TO BE DONE: Give every line below again, exactly.

RECORDED INFORMATION:
** begin **

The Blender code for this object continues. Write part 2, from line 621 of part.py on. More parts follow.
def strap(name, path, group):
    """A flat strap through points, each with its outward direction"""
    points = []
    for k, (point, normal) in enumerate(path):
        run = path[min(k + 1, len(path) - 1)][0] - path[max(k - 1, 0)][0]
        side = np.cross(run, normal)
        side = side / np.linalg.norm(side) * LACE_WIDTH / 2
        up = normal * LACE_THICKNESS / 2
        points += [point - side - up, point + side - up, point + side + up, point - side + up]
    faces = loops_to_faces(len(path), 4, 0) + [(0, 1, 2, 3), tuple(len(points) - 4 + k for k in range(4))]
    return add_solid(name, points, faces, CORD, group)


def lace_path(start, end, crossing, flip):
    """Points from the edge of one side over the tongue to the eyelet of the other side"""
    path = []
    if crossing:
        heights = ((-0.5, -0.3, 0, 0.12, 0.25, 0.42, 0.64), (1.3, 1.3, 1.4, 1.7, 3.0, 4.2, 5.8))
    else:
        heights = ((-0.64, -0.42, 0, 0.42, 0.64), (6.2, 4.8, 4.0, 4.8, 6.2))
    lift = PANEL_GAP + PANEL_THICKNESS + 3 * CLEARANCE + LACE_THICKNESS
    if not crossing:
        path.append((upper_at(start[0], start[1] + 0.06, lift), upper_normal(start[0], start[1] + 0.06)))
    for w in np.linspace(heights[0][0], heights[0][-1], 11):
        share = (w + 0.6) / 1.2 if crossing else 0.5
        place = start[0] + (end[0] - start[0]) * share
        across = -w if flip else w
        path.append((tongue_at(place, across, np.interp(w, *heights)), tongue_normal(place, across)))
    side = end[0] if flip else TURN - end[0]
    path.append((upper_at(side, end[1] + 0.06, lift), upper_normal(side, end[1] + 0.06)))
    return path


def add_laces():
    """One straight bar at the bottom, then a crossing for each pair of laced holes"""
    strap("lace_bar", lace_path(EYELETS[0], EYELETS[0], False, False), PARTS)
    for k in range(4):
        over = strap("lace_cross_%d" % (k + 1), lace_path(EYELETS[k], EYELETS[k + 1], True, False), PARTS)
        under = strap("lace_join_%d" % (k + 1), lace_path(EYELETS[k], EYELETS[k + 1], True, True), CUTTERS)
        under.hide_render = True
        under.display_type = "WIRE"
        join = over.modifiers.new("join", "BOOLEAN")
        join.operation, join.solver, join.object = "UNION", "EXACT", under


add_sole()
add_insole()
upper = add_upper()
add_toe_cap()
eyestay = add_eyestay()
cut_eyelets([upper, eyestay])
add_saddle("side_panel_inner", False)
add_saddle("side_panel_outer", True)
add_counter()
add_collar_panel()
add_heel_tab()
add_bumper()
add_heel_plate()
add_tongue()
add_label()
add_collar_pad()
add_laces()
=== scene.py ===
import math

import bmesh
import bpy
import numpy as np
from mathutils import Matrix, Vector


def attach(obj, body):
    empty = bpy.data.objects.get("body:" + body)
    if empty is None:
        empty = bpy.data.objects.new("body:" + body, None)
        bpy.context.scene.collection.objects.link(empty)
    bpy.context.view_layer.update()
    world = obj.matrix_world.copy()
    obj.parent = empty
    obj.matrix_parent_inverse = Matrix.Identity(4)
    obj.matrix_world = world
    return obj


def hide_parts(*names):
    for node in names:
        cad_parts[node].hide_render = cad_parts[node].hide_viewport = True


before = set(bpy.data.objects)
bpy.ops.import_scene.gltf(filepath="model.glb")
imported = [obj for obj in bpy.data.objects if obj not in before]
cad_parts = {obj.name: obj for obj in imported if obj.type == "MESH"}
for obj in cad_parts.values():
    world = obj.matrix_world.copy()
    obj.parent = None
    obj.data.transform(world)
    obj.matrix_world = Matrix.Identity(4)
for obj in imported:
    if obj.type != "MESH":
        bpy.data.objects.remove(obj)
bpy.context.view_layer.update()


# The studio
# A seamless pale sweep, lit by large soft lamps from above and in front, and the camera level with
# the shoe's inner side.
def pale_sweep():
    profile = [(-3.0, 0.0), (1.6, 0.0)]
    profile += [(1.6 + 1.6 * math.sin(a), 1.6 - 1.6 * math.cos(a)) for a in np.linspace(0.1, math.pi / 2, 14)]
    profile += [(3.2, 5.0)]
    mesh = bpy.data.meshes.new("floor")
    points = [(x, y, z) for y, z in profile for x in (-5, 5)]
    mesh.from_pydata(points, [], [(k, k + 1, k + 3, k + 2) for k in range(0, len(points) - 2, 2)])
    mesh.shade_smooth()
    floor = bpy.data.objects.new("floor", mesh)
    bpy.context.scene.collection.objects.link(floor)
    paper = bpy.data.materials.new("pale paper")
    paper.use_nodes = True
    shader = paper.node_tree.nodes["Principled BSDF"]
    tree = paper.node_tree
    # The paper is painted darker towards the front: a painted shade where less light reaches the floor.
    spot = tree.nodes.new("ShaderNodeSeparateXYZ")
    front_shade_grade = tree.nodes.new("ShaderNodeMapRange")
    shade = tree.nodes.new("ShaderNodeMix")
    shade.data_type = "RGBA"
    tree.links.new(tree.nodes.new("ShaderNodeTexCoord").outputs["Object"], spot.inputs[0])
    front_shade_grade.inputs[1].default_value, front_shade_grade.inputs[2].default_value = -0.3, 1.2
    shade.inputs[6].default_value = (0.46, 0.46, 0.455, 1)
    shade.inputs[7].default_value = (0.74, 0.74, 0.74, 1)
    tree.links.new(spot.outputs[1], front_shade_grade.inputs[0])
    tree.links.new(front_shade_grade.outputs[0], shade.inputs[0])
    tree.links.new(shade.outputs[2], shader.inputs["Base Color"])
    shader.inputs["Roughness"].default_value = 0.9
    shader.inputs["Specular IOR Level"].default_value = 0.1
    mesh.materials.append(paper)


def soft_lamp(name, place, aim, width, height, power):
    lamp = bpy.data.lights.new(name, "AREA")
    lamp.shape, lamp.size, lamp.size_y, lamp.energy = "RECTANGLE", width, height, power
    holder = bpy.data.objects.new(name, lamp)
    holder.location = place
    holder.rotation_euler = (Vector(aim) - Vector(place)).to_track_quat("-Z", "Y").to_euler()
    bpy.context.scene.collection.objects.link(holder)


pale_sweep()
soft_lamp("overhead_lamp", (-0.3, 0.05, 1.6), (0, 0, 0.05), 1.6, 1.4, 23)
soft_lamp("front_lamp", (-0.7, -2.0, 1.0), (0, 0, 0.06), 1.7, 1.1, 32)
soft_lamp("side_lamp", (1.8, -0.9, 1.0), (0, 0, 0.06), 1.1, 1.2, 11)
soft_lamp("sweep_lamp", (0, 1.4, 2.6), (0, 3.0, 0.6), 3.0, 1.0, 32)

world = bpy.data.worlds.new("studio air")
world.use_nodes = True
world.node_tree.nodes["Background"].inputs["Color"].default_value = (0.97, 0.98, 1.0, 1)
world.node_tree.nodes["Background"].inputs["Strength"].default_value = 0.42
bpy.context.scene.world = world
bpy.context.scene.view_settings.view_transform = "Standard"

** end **

WORKED SOLUTION:
The Blender code for this object continues. Write part 2, from line 621 of part.py on. More parts follow.
def strap(name, path, group):
    """A flat strap through points, each with its outward direction"""
    points = []
    for k, (point, normal) in enumerate(path):
        run = path[min(k + 1, len(path) - 1)][0] - path[max(k - 1, 0)][0]
        side = np.cross(run, normal)
        side = side / np.linalg.norm(side) * LACE_WIDTH / 2
        up = normal * LACE_THICKNESS / 2
        points += [point - side - up, point + side - up, point + side + up, point - side + up]
    faces = loops_to_faces(len(path), 4, 0) + [(0, 1, 2, 3), tuple(len(points) - 4 + k for k in range(4))]
    return add_solid(name, points, faces, CORD, group)


def lace_path(start, end, crossing, flip):
    """Points from the edge of one side over the tongue to the eyelet of the other side"""
    path = []
    if crossing:
        heights = ((-0.5, -0.3, 0, 0.12, 0.25, 0.42, 0.64), (1.3, 1.3, 1.4, 1.7, 3.0, 4.2, 5.8))
    else:
        heights = ((-0.64, -0.42, 0, 0.42, 0.64), (6.2, 4.8, 4.0, 4.8, 6.2))
    lift = PANEL_GAP + PANEL_THICKNESS + 3 * CLEARANCE + LACE_THICKNESS
    if not crossing:
        path.append((upper_at(start[0], start[1] + 0.06, lift), upper_normal(start[0], start[1] + 0.06)))
    for w in np.linspace(heights[0][0], heights[0][-1], 11):
        share = (w + 0.6) / 1.2 if crossing else 0.5
        place = start[0] + (end[0] - start[0]) * share
        across = -w if flip else w
        path.append((tongue_at(place, across, np.interp(w, *heights)), tongue_normal(place, across)))
    side = end[0] if flip else TURN - end[0]
    path.append((upper_at(side, end[1] + 0.06, lift), upper_normal(side, end[1] + 0.06)))
    return path


def add_laces():
    """One straight bar at the bottom, then a crossing for each pair of laced holes"""
    strap("lace_bar", lace_path(EYELETS[0], EYELETS[0], False, False), PARTS)
    for k in range(4):
        over = strap("lace_cross_%d" % (k + 1), lace_path(EYELETS[k], EYELETS[k + 1], True, False), PARTS)
        under = strap("lace_join_%d" % (k + 1), lace_path(EYELETS[k], EYELETS[k + 1], True, True), CUTTERS)
        under.hide_render = True
        under.display_type = "WIRE"
        join = over.modifiers.new("join", "BOOLEAN")
        join.operation, join.solver, join.object = "UNION", "EXACT", under


add_sole()
add_insole()
upper = add_upper()
add_toe_cap()
eyestay = add_eyestay()
cut_eyelets([upper, eyestay])
add_saddle("side_panel_inner", False)
add_saddle("side_panel_outer", True)
add_counter()
add_collar_panel()
add_heel_tab()
add_bumper()
add_heel_plate()
add_tongue()
add_label()
add_collar_pad()
add_laces()
=== scene.py ===
import math

import bmesh
import bpy
import numpy as np
from mathutils import Matrix, Vector


def attach(obj, body):
    empty = bpy.data.objects.get("body:" + body)
    if empty is None:
        empty = bpy.data.objects.new("body:" + body, None)
        bpy.context.scene.collection.objects.link(empty)
    bpy.context.view_layer.update()
    world = obj.matrix_world.copy()
    obj.parent = empty
    obj.matrix_parent_inverse = Matrix.Identity(4)
    obj.matrix_world = world
    return obj


def hide_parts(*names):
    for node in names:
        cad_parts[node].hide_render = cad_parts[node].hide_viewport = True


before = set(bpy.data.objects)
bpy.ops.import_scene.gltf(filepath="model.glb")
imported = [obj for obj in bpy.data.objects if obj not in before]
cad_parts = {obj.name: obj for obj in imported if obj.type == "MESH"}
for obj in cad_parts.values():
    world = obj.matrix_world.copy()
    obj.parent = None
    obj.data.transform(world)
    obj.matrix_world = Matrix.Identity(4)
for obj in imported:
    if obj.type != "MESH":
        bpy.data.objects.remove(obj)
bpy.context.view_layer.update()


# The studio
# A seamless pale sweep, lit by large soft lamps from above and in front, and the camera level with
# the shoe's inner side.
def pale_sweep():
    profile = [(-3.0, 0.0), (1.6, 0.0)]
    profile += [(1.6 + 1.6 * math.sin(a), 1.6 - 1.6 * math.cos(a)) for a in np.linspace(0.1, math.pi / 2, 14)]
    profile += [(3.2, 5.0)]
    mesh = bpy.data.meshes.new("floor")
    points = [(x, y, z) for y, z in profile for x in (-5, 5)]
    mesh.from_pydata(points, [], [(k, k + 1, k + 3, k + 2) for k in range(0, len(points) - 2, 2)])
    mesh.shade_smooth()
    floor = bpy.data.objects.new("floor", mesh)
    bpy.context.scene.collection.objects.link(floor)
    paper = bpy.data.materials.new("pale paper")
    paper.use_nodes = True
    shader = paper.node_tree.nodes["Principled BSDF"]
    tree = paper.node_tree
    # The paper is painted darker towards the front: a painted shade where less light reaches the floor.
    spot = tree.nodes.new("ShaderNodeSeparateXYZ")
    front_shade_grade = tree.nodes.new("ShaderNodeMapRange")
    shade = tree.nodes.new("ShaderNodeMix")
    shade.data_type = "RGBA"
    tree.links.new(tree.nodes.new("ShaderNodeTexCoord").outputs["Object"], spot.inputs[0])
    front_shade_grade.inputs[1].default_value, front_shade_grade.inputs[2].default_value = -0.3, 1.2
    shade.inputs[6].default_value = (0.46, 0.46, 0.455, 1)
    shade.inputs[7].default_value = (0.74, 0.74, 0.74, 1)
    tree.links.new(spot.outputs[1], front_shade_grade.inputs[0])
    tree.links.new(front_shade_grade.outputs[0], shade.inputs[0])
    tree.links.new(shade.outputs[2], shader.inputs["Base Color"])
    shader.inputs["Roughness"].default_value = 0.9
    shader.inputs["Specular IOR Level"].default_value = 0.1
    mesh.materials.append(paper)


def soft_lamp(name, place, aim, width, height, power):
    lamp = bpy.data.lights.new(name, "AREA")
    lamp.shape, lamp.size, lamp.size_y, lamp.energy = "RECTANGLE", width, height, power
    holder = bpy.data.objects.new(name, lamp)
    holder.location = place
    holder.rotation_euler = (Vector(aim) - Vector(place)).to_track_quat("-Z", "Y").to_euler()
    bpy.context.scene.collection.objects.link(holder)


pale_sweep()
soft_lamp("overhead_lamp", (-0.3, 0.05, 1.6), (0, 0, 0.05), 1.6, 1.4, 23)
soft_lamp("front_lamp", (-0.7, -2.0, 1.0), (0, 0, 0.06), 1.7, 1.1, 32)
soft_lamp("side_lamp", (1.8, -0.9, 1.0), (0, 0, 0.06), 1.1, 1.2, 11)
soft_lamp("sweep_lamp", (0, 1.4, 2.6), (0, 3.0, 0.6), 3.0, 1.0, 32)

world = bpy.data.worlds.new("studio air")
world.use_nodes = True
world.node_tree.nodes["Background"].inputs["Color"].default_value = (0.97, 0.98, 1.0, 1)
world.node_tree.nodes["Background"].inputs["Strength"].default_value = 0.42
bpy.context.scene.world = world
bpy.context.scene.view_settings.view_transform = "Standard"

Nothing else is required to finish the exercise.